Like the vampires, werewolves are hard to kill, physically powerful, and have become feudal rulers in Überwald. As is feudal tradition, werewolf noble families and vampire feudal families all feud against each other. Nevertheless, it is more common for a werewolf noble family to actually be a large clan with many members (see vampires for comparison). Much of this feuding, Pratchett develops out of two major sources: 1) a modern resurgence of werewolf-vampire animosity and 2) old eastern European traditions in which every vampire has a werewolf that hunts it in order to return the vampire to its grave. An additional layer comes into play when prey comes into the picture since both werewolves and vampires, at least until the Century of the Fruitbat, prey upon humans. Thus competition for resources creates a solid, biological, reason for animosity between the two species.

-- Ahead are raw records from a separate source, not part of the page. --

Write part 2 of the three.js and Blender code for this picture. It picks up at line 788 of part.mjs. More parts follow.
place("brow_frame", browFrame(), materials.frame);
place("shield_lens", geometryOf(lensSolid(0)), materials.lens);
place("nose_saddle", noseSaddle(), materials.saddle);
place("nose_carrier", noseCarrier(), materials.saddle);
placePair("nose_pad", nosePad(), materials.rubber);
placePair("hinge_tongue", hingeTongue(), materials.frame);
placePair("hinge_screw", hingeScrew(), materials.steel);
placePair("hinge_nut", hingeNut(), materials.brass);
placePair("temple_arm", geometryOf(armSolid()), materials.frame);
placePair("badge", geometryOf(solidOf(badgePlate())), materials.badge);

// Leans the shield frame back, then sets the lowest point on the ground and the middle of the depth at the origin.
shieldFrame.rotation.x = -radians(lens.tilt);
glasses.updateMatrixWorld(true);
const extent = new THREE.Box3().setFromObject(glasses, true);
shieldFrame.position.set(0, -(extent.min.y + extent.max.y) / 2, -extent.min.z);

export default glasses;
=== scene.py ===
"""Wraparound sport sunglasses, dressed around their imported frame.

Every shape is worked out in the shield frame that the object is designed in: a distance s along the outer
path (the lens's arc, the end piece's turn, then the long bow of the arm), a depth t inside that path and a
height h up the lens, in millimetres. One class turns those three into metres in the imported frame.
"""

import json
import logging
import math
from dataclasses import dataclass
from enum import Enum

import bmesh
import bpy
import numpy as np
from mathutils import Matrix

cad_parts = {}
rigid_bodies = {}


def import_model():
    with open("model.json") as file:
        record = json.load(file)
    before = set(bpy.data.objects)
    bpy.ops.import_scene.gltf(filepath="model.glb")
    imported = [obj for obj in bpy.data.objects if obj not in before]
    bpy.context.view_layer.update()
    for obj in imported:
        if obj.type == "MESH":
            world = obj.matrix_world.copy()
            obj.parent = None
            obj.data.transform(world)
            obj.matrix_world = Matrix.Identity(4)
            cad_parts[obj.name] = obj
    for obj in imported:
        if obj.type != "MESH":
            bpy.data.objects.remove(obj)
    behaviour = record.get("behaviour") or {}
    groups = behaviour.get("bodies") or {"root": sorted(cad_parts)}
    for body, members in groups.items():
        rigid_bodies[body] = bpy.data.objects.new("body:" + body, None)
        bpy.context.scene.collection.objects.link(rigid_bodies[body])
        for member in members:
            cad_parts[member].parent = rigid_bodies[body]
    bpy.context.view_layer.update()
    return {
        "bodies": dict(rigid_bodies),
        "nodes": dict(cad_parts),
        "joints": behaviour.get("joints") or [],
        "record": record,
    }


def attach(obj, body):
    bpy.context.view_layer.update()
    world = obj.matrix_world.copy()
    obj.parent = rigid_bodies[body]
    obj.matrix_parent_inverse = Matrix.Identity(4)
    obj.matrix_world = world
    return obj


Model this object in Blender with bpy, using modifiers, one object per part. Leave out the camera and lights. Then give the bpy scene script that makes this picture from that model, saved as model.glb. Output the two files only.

There is an old tradition called Game in which a pack of werewolves go in their wolf shape to hunt down a human running in a forest. This is by proper arrangement with the human, there are many rules including allowing the human a head-start. The rules dictate that if the human outruns the pack in a set amount of time, he is given a sum of money and treated to dinner at the werewolves' castle (instead of being their dinner). After much cheating by modern werewolves from a certain pack (see The Fifth Elephant), it is unclear whether such games are still run and, if they are, whether the old rules are obeyed. The game used to be healthy exercise for the werewolves and a fair chance at a large sum of money for the human.

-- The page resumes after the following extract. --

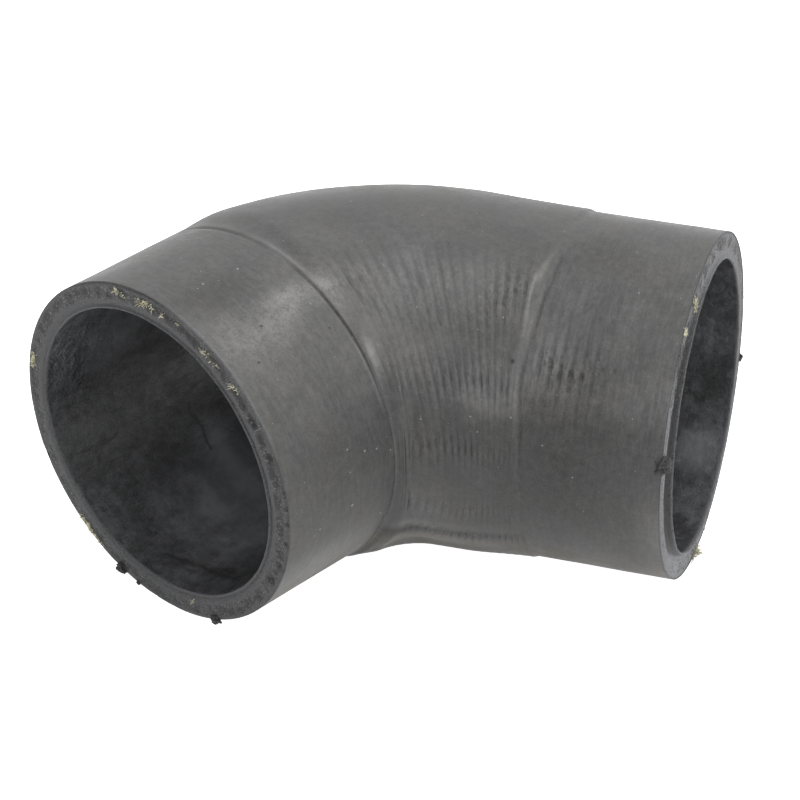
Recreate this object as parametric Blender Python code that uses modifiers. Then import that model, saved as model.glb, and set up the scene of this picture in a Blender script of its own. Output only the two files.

Werewolves are not the only werecreatures on the Disc, apparently. As well as the well-documented ability of Vampires to turn into bats at will - in itself a were-ability - The Celebrated Discworld Almanak reveals that there is an Überwaldean legend of were-ducks. Whether this is a product of the sort of imaginative minds who write the Almanac or if it has any bearing in reality is a different question.
Known Werewolves, Major
- Angua von Überwald - a.k.a. Delphine, Sergeant in the Ankh-Morpork Watch
- Guye von Überwald - a.k.a. Ruston or the Baron, Angua's father
- Serafine von Überwald - Angua's mother
- Wolfgang von Überwald - Angua's brother
- Lupine - a werewolf with an interesting twist
- Ludmilla Cake - a werewolf who helps Lupine resolve a few of his issues
Known Werewolves, Minor
- Andrei von Überwald - Angua's brother, wolf yennork
- Elsa von Überwald - Angua's sister, human yennork, deceased (killed by Wolfgang)

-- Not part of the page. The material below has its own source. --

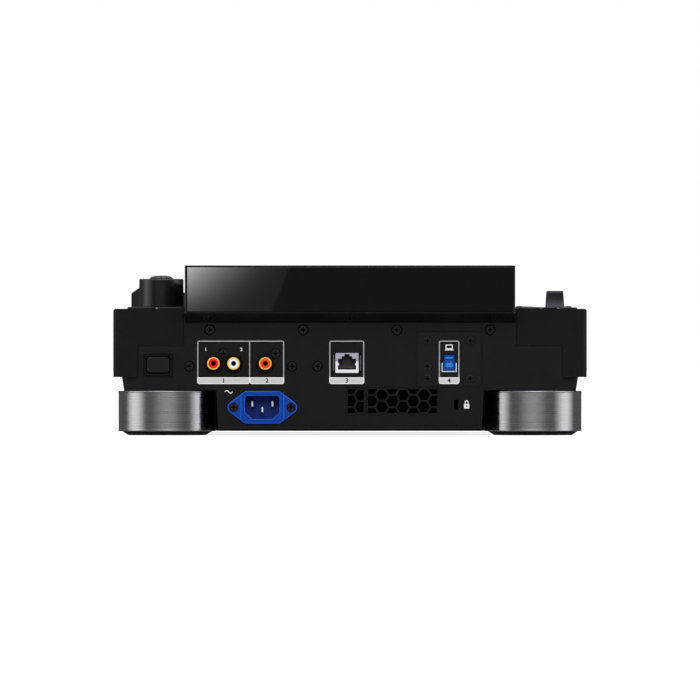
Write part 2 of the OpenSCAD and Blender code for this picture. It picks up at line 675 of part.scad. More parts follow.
// Flange of the mains inlet, drawn out to an ear round each screw
module inlet_flange_outline() hull() {
    square(inlet_flange, center = true);
    for (s = [-1, 1]) translate([s * inlet_screw_dx, 0]) circle(inlet_ear_r, $fn = 48);
}

module mains_inlet() color("#1646a0") on_rear(inlet_at) {
    difference() {
        union() {
            translate([0, 0, -inlet_ear_t]) linear_extrude(inlet_ear_t) inlet_flange_outline();
            // The middle of the flange stands higher than its ears
            translate([0, 0, -inlet_flange_t]) linear_extrude(inlet_flange_t) intersection() {
                inlet_flange_outline();
                square([inlet_block_w, inlet_flange[1]], center = true);
            }
            linear_extrude(inlet_depth) square(inlet_body, center = true);
        }
        translate([0, 0, -inlet_flange_t - 1]) linear_extrude(inlet_floor + inlet_flange_t + 1)
            inlet_outline();
        for (s = [-1, 1]) translate([s * inlet_screw_dx, 0, -inlet_flange_t - 1]) {
            cylinder(r = screw_r + 0.2, h = 9, $fn = 32);
            cylinder(r = small_recess_r, h = 1 + head_h + inlet_flange_t - inlet_ear_t, $fn = 48);
        }
    }
    // Line, neutral and earth pins
    for (p = [[-7, 2.3], [7, 2.3], [0, -1.6]]) translate([p[0], p[1], inlet_floor / 2 + 1.5])
        cube([2, 4, inlet_floor - 3], center = true);
}

// Socket with its two lower corners cut off and its upper corners rounded
module inlet_outline() {
    w = inlet_socket[0] / 2;
    h = inlet_socket[1] / 2;
    cut = 4.8;
    r = 2;
    mirrored([[w - cut, -h], [w, -h + cut], [w, h - r], [w - r, h]]);
    for (s = [-1, 1]) translate([s * (w - r), h - r]) circle(r, $fn = 32);
}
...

- Hilda, Aunt - Angua's aunt, part of Wolfgang's pack
- Nancy - unknown relation, part of Wolfgang's pack
- Ulf, Uncle - Angua's uncle, part of Wolfgang's pack
- Unity - unknown relation, part of Wolfgang's pack
- Reaper Man - appearance of Lupine & Ludmilla Cake
- Men at Arms - first appearance of, then, Constable Angua
- Jingo - more of Constable Angua
- Feet of Clay- more of constable Angua
- The Fifth Elephant - Sergeant Angua and the first appearance of her family
- Thud! - another major appearance for Sergeant Angua
- Marie de France, "Bisclavret" (12th century lai) - one of the earliest "off-stage" shape-changes for werewolves
- Petronius, Satyricon - one of the earliest literary werewolves, a soldier removing his clothes to change form in a graveyard
- Gerald of Wales, The History and Topography of Ireland - involves two werewolves from Ossory, alluded to by Constable Visit in The Fifth Elephant.